I think that I shall call a moratorium on the trips for now. I STILL haven’t finished Lemony Snicket, but I did pick up a book by Charles Nicholl called “The Reckoning”, and I would probably appreciate a constitutional around Deptford more once I’ve actually read that. Basically, both Danny and Em have their signature villains. Danny’s lives in Deptford, which is where Kit Marlowe ended up getting stabbed to death (through the eye, no less) after a vicious brawl over a bar bill, or “the recknynge” in the language of the time. If that doesn’t give a town cred in a Faust pastiche, I don’t know what does. So I’ll take a country walk on Sunday and that will have to do me for now.

I’m looking forward to reading it, anyway. Brilliant but wild Elizabethan gay atheist poet/playwright/spy dies suspiciously in a bar fight which apparently raised eyebrows even at the time.
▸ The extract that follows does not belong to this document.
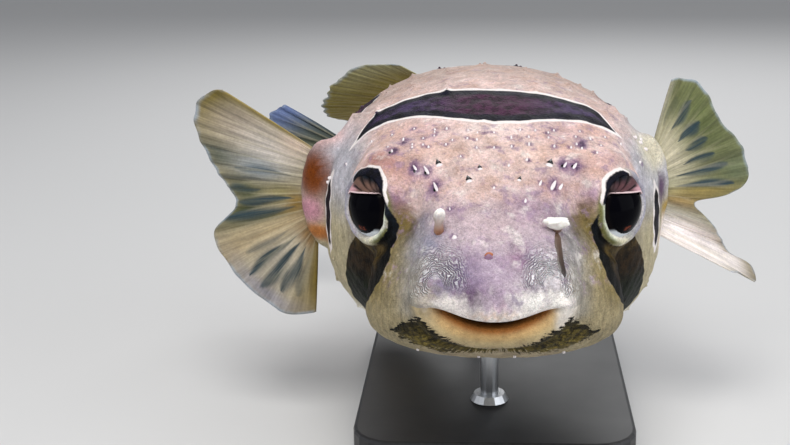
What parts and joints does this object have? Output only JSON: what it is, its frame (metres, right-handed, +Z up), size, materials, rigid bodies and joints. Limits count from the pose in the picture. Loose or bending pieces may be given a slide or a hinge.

I mean, what the hell’s not to love about any of that?

At any rate, the bottom line is that progress is slow and what there is actually isn’t happening for Chapter One. I’m reluctant to show the Em stuff I’ve written yet as it undercuts Chapter One. Hence the silence. I’ll be wrapping Em’s bit this weekend for now.

But I’ll watch that bloody “Lost” at some point. You see if I don’t.